After GDPR went into effect in May 2018, California promptly followed suit in June by passing the CCPA. People demanded privacy protections they didn’t have, and desperately wanted. With its passage, CCPA provided California residents with the most comprehensive set of privacy rights in the US.

Both GDPR and CCPA require companies to:

  • Provide detailed privacy notices.
  • Explain entities with whom they share personal data.
  • Outline the types of personal data they collect.
  • Tell consumers the rights they can enforce against the business.
  • Give people access to their personal data, making it easy for people to take their data with them (emphasizing that personal data belongs to consumers, not businesses).
  • Erase personal data, when requested.
  • Provide significant data protection, with companies subject to massive financial penalties for violations.

CCPA also goes further by giving consumers the right to opt out of the sale of their personal data, and businesses are required to create dedicated, prominent functionality to accommodate that right.

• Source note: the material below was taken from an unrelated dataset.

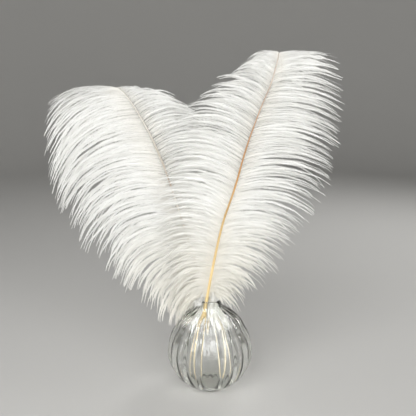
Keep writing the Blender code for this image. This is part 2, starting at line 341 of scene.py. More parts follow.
def arc_lengths(points):
    """Return how far along a path each of its points lies."""
    steps = np.linalg.norm(np.diff(points, axis=0), axis=1)
    return np.concatenate(([0.0], np.cumsum(steps)))


def read_at(values, arc, at):
    """Read each column of values, given at the arc lengths arc, at the lengths at."""
    return np.stack([np.interp(at, arc, column) for column in values.T], axis=-1)


def smooth_curve(points, count):
    """Return a smooth curve through points at even arc steps, and its arc lengths."""
    points = np.array(points, dtype=float)
    chord = arc_lengths(points)
    slopes = np.gradient(points, chord, axis=0)
    fine = np.linspace(0.0, chord[-1], CURVE_SAMPLES * count)
    span = np.clip(np.searchsorted(chord, fine, side="right") - 1, 0, len(chord) - 2)
    width = (chord[span + 1] - chord[span])[:, None]
    u = (fine[:, None] - chord[span][:, None]) / width
    curve = ((2 * u**3 - 3 * u**2 + 1) * points[span]
             + (u**3 - 2 * u**2 + u) * width * slopes[span]
             + (3 * u**2 - 2 * u**3) * points[span + 1]
             + (u**3 - u**2) * width * slopes[span + 1])
    arc = arc_lengths(curve)
    even = np.linspace(0.0, arc[-1], count)
    return read_at(curve, arc, even), even


def bulb_arc(radius, start, end, count):
    """Return points of the bulb's round section between two angles in degrees."""
    return [(radius * math.cos(a), BULB_CENTRE_HEIGHT + radius * math.sin(a))
            for a in np.radians(np.linspace(start, end, count))]


print("bulb:", 2 * BULB_RADIUS, "mm across")

# %% Draw the section of the vase
mean_radius = BULB_RADIUS - RIB_HEIGHT
inner_radius = mean_radius - WALL
fillet_drop = FLOOR_HEIGHT + FLOOR_FILLET - BULB_CENTRE_HEIGHT
floor_angle = math.degrees(math.asin(fillet_drop / inner_radius))
inside = [(r, FLOOR_HEIGHT + z) for r, z in INSIDE_FLOOR]
inside += bulb_arc(inner_radius, floor_angle, SHOULDER_ANGLE, INSIDE_ARC_POINTS)
inside += INSIDE_SHOULDER
outside = list(OUTSIDE_SHOULDER)
outside += bulb_arc(mean_radius, SHOULDER_ANGLE, LOW_BULB_ANGLE, OUTSIDE_ARC_POINTS)
fine, fine_arc = smooth_curve(inside + list(LIP) + outside + list(FOOT), FINE_POINTS)
rim_arc = fine_arc[np.argmax(fine[:, 1])]
at = np.concatenate((np.arange(0.0, rim_arc - LIP_REACH, SECTION_STEP),
                     np.arange(rim_arc - LIP_REACH, rim_arc + LIP_REACH, LIP_STEP),
                     np.arange(rim_arc + LIP_REACH, fine_arc[-1], SECTION_STEP),
                     fine_arc[-1:]))
section = read_at(fine, fine_arc, at)
section[:, 1] = np.maximum(section[:, 1], 0.0)
section[0, 0] = section[-1, 0] = 0.0
outside_start = int(np.argmax(section[:, 1]))
print("vase section:", len(section), "points, highest", round(section[:, 1].max(), 2), "mm")

# %% [markdown]
# ### Ribs
#
# The section is turned about the axis, and only the outside gets ribs: each is one
# wave of a cosine round the bulb. The waves fade out towards the base and the neck. A
# crest faces the front, because each crest works as a tall lens and shows the quills
# behind it as bright bands.

# %% Turn the section and press the ribs
RIB_COUNT = 18
RIB_PHASE = math.pi           # half a wave, so that a crest faces the front
RIB_FADE_LOW = (4.0, 30.0)    # mm, where the ribs rise from the base
RIB_FADE_HIGH = (80.0, 92.0)  # mm, where they die out at the neck
TURN_STEPS = 10 * RIB_COUNT


def turned_vase():
    """Return the points and faces of the turned section, ribbed on its outside."""
    angles = np.arange(TURN_STEPS) * math.tau / TURN_STEPS
    rise = np.interp(section[:, 1], RIB_FADE_LOW, (0.0, 1.0))
    fall = np.interp(section[:, 1], RIB_FADE_HIGH, (1.0, 0.0))
    strength = RIB_HEIGHT * np.minimum(rise, fall)
    strength[:outside_start] = 0.0
    strength[section[:, 0] < BASE_RADIUS] = 0.0
    rows = np.arange(1, len(section) - 1)
    waves = strength[rows][:, None] * np.cos(RIB_COUNT * angles + RIB_PHASE)
    radius = section[rows, 0][:, None] + waves
    rings = np.stack((radius * np.cos(angles), radius * np.sin(angles),
                      np.repeat(section[rows, 1][:, None], TURN_STEPS, axis=1)), axis=-1)
    points = np.concatenate(([(0, 0, section[0, 1])], rings.reshape(-1, 3),
                             [(0, 0, section[-1, 1])]))
    index = 1 + np.arange(rings.shape[0] * TURN_STEPS).reshape(-1, TURN_STEPS)
    after = np.roll(index, -1, axis=1)
    quads = np.stack((index[:-1], after[:-1], after[1:], index[1:]), axis=-1)
    first = zip(index[0].tolist(), after[0].tolist())
    last = zip(index[-1].tolist(), after[-1].tolist())
    fans = [(0, b, a) for a, b in first] + [(len(points) - 1, a, b) for a, b in last]
    return points * MM, quads.reshape(-1, 4), fans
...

Related Article: Let 'Ethical by Design' Guide Your Use of Consumer Data

How to Thrive in This Environment

Things will get more complex before they get better. People are tired of traditional data privacy practices, and because they know the value of their data, they know their rights and are happy to exercise them. They want to do business with brands they believe are truly focused on doing the right thing because it’s right, not because the law mandates they do so. Many laws still fall short of the bar that people set for the protection and respect of their digital lives. It’s not enough to be compliant when dealing with personal data. You need to exceed expectations. Remember the importance of consent, even when it’s not mandatory.

A business can seize the opportunity to differentiate itself by building trust with its customers based on transparency. If you can explain the value you provide someone in exchange for their data, and you can give them assurance that you will handle that data appropriately and respectfully, you have the foundation of a trusted consumer-brand relationship.